Data section »
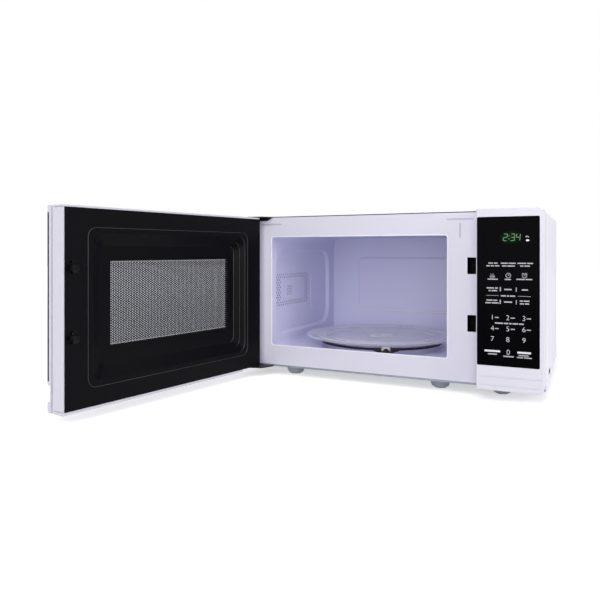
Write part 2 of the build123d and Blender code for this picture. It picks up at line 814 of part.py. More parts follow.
# ================= turntable =================
axis_xy = (open_x, cav_y)
wheel_z = floor_z + run_gap + wheel_d / 2
plate_z = floor_z + 2 * run_gap + wheel_d
motor_top = floor_z - cav_sheet
shaft_top = floor_z + 8.0
with BuildPart() as turntable_motor:
    with BuildSketch(Plane.XY.offset(motor_top)):
        with Locations(axis_xy):
            Circle(motor_d / 2)
    extrude(amount=-motor_h)
    with BuildSketch(Plane.XY.offset(motor_top)):
        with Locations(axis_xy):
            SlotOverall(motor_d + 18, 12)
    extrude(amount=-1)
    with BuildSketch(Plane.XY.offset(motor_top)):
        with Locations(axis_xy):
            Circle(shaft_d / 2)
    extrude(amount=shaft_top - motor_top)
finish(turntable_motor, "turntable_motor")

coupler_z = floor_z + run_gap + 1.0
lobe_top = coupler_z + coupler_h + lobe_h
with BuildPart() as drive_coupler:
    with BuildSketch(Plane.XY.offset(coupler_z)):
        with Locations(axis_xy):
            Circle(coupler_r)
    extrude(amount=coupler_h)
    with BuildSketch(Plane.XY.offset(coupler_z + coupler_h)):
        with Locations(axis_xy):
            with PolarLocations(coupler_r - 4.0, 3):
                Rectangle(8, lobe_w)
            Circle(shaft_d / 2 + 2)
    extrude(amount=lobe_h)
    with BuildSketch(Plane.XY.offset(coupler_z)):
        with Locations(axis_xy):
            Circle(shaft_d / 2 + fit_gap)
    extrude(amount=shaft_top - coupler_z + run_gap, mode=Mode.SUBTRACT)
finish(drive_coupler, "drive_coupler")

well_drop = 0.9
lug_bottom = coupler_z + coupler_h + run_gap
with BuildPart() as glass_turntable:
    with BuildSketch(Plane.XZ) as plate_profile:
        with BuildLine():
            Polyline(
                (0, plate_z),
                (plate_well_r - 2, plate_z),
                (plate_well_r, plate_z),
                (track_out, plate_z),
                (plate_r - 3.5, plate_z + plate_rim_h - 3.6),
                (plate_r, plate_z + plate_rim_h - 2.0),
                (plate_r, plate_z + plate_rim_h),
                (plate_r - 3.0, plate_z + plate_rim_h),
                (track_out - 1.5, plate_z + plate_t),
                (plate_well_r + 2, plate_z + plate_t),
                (plate_well_r - 1, plate_z + plate_t - well_drop),
                (0, plate_z + plate_t - well_drop),
                close=True,
            )
        make_face()
    revolve(axis=Axis.Z)
    with BuildSketch(Plane.XY.offset(lug_bottom)):
        with PolarLocations(coupler_r - 5.0, 3, start_angle=60):
            Rectangle(7, lobe_w)
    extrude(amount=plate_z - lug_bottom + 0.5)
glass_turntable.part.position = (open_x, cav_y, 0)
finish(glass_turntable, "glass_turntable")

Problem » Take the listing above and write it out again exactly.

Answer below »
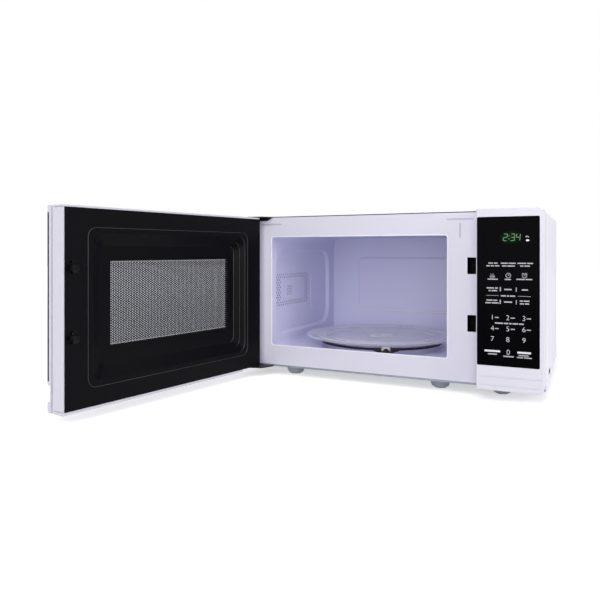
Write part 2 of the build123d and Blender code for this picture. It picks up at line 814 of part.py. More parts follow.
# ================= turntable =================
axis_xy = (open_x, cav_y)
wheel_z = floor_z + run_gap + wheel_d / 2
plate_z = floor_z + 2 * run_gap + wheel_d
motor_top = floor_z - cav_sheet
shaft_top = floor_z + 8.0
with BuildPart() as turntable_motor:
    with BuildSketch(Plane.XY.offset(motor_top)):
        with Locations(axis_xy):
            Circle(motor_d / 2)
    extrude(amount=-motor_h)
    with BuildSketch(Plane.XY.offset(motor_top)):
        with Locations(axis_xy):
            SlotOverall(motor_d + 18, 12)
    extrude(amount=-1)
    with BuildSketch(Plane.XY.offset(motor_top)):
        with Locations(axis_xy):
            Circle(shaft_d / 2)
    extrude(amount=shaft_top - motor_top)
finish(turntable_motor, "turntable_motor")

coupler_z = floor_z + run_gap + 1.0
lobe_top = coupler_z + coupler_h + lobe_h
with BuildPart() as drive_coupler:
    with BuildSketch(Plane.XY.offset(coupler_z)):
        with Locations(axis_xy):
            Circle(coupler_r)
    extrude(amount=coupler_h)
    with BuildSketch(Plane.XY.offset(coupler_z + coupler_h)):
        with Locations(axis_xy):
            with PolarLocations(coupler_r - 4.0, 3):
                Rectangle(8, lobe_w)
            Circle(shaft_d / 2 + 2)
    extrude(amount=lobe_h)
    with BuildSketch(Plane.XY.offset(coupler_z)):
        with Locations(axis_xy):
            Circle(shaft_d / 2 + fit_gap)
    extrude(amount=shaft_top - coupler_z + run_gap, mode=Mode.SUBTRACT)
finish(drive_coupler, "drive_coupler")

well_drop = 0.9
lug_bottom = coupler_z + coupler_h + run_gap
with BuildPart() as glass_turntable:
    with BuildSketch(Plane.XZ) as plate_profile:
        with BuildLine():
            Polyline(
                (0, plate_z),
                (plate_well_r - 2, plate_z),
                (plate_well_r, plate_z),
                (track_out, plate_z),
                (plate_r - 3.5, plate_z + plate_rim_h - 3.6),
                (plate_r, plate_z + plate_rim_h - 2.0),
                (plate_r, plate_z + plate_rim_h),
                (plate_r - 3.0, plate_z + plate_rim_h),
                (track_out - 1.5, plate_z + plate_t),
                (plate_well_r + 2, plate_z + plate_t),
                (plate_well_r - 1, plate_z + plate_t - well_drop),
                (0, plate_z + plate_t - well_drop),
                close=True,
            )
        make_face()
    revolve(axis=Axis.Z)
    with BuildSketch(Plane.XY.offset(lug_bottom)):
        with PolarLocations(coupler_r - 5.0, 3, start_angle=60):
            Rectangle(7, lobe_w)
    extrude(amount=plate_z - lug_bottom + 0.5)
glass_turntable.part.position = (open_x, cav_y, 0)
finish(glass_turntable, "glass_turntable")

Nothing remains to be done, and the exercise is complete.